By Chris Elliott….
As a publisher of news in Northern Cyprus, I read with great interest the Sunday Express article “Britain urged to use Brexit freedoms to recognise North Cyprus as a sovereign country” which led with the opening “Speaking exclusively to the Sunday Express, the President of Turkish North Cyprus Ersin Tatar has urged Boris Johnson’s government to get behind his plan for a two-state solution which he will propose at the talks. He believes that after Brexit freed Britain from the EU it can now fulfill its role as a neutral guarantor for the eastern Mediterranean island, ensuring that both Greek Cypriots and Turkish Cypriots are treated in a balanced way.”
When I first arrived in Northern Cyprus to work some 16 years ago a newfound friend said: “North Cyprus will become another Monte Carlo in the future and then you and I will not be able to afford to live here.”
Well neither happened and I am still living here as a retired British expat and it’s now time for the UK to accept its responsibility as both former Cyprus Crown Colony administrator from 1925 to 1960 and then as a Guarantor Power to the Zurich Cyprus Independence agreement which failed when Turkish Cypriot participation in the central government ceased on December 23, 1963, when all Cypriot Turks from the lowest civil servants to ministers, including the Turkish Vice-President Dr. Fazıl Küçük were forced out of the government and the Greek Cypriot dream of Enosis with Greece went ahead with the Akritas plan.
The Akritas plan when implemented had forced the Turkish Cypriots out of a shared government and was now extended by EOKA aided by Greece military forces which through sectarian killings and intimidation tried to rid the island of Turkish Cypriots.
The day before Turkey, as a guarantor power, mounted a military intervention to stop the ethnic cleansing and restore peace in Cyprus in July 1974, Greek Cypriot President, Makarios III stood before the UN Assembly and said my country has been invaded by Greece (the third guarantor power).
President Makarios III was then overthrown by the 1974 Cypriot coup d’état carried out by Greece, which was under Greek military junta rule.
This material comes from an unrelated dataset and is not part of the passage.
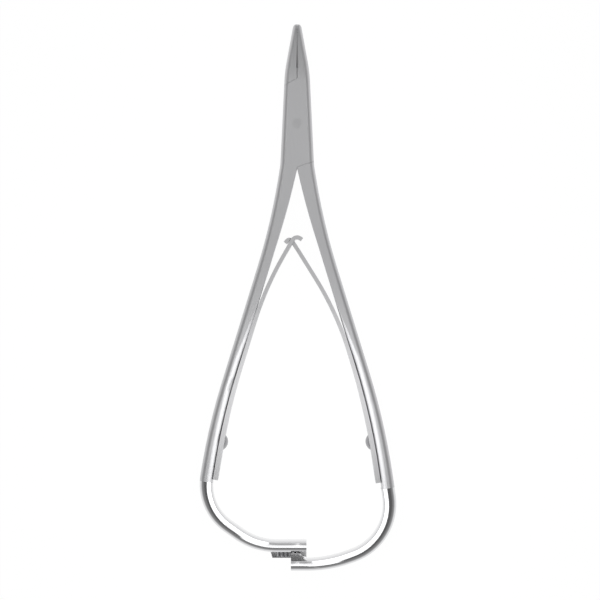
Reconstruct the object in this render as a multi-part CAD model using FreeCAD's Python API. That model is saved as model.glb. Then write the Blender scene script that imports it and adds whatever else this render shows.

UN peacekeepers had been deployed on the island in 1964, effectively recognising the Greek Cypriots as the government but clearly had not achieved their objective of maintaining peace and helping create a settlement of the Cyprus problem.
In the years ahead many UN inspired peace plans had been proposed only for the Greek Cypriots to reject them and the most notable was the Annan plan which was accepted by Turkish Cypriots only for the Greek Cypriots to slam the door on that peace plan with an OXI vote.
Since then we have seen continued efforts by the UN to get the communities to agree to a federation agreement only for this to be rejected time and time again by the Greek Cypriots who do not want to share power and give equal rights and respect to the Turkish Cypriots.
Enter the EU who granted Greek Cypriots who live in half of the island EU membership which gave it veto rights on any issue being considered that affects Northern Cyprus.
So back to the brilliant summary in the Express article. Yes, it is time for the UK to be great again and having left the European Union, which is run for the self-interest of a small number of members, to now stand up and as the former Father Country to recognise the Turkish Republic of Northern Cyprus which now deserves the abolition of embargoes to be allowed to join the world community.
Clearly, we shall hear lots of protests from the naysayers but then their intent is for no changes to be made to the status quo and for the cosy gravy train that benefits Greek Cypriots to continue forever.
Cyprus is an island and like the European region, which has developed over many years with separate self-autonomous countries, Cyprus North and South should now look forward to peace, cooperation and economic development for the benefit of all and not the selfish few and for the great United Kingdom to lead the way to a bright new future for this Jewel in the Mediterranean.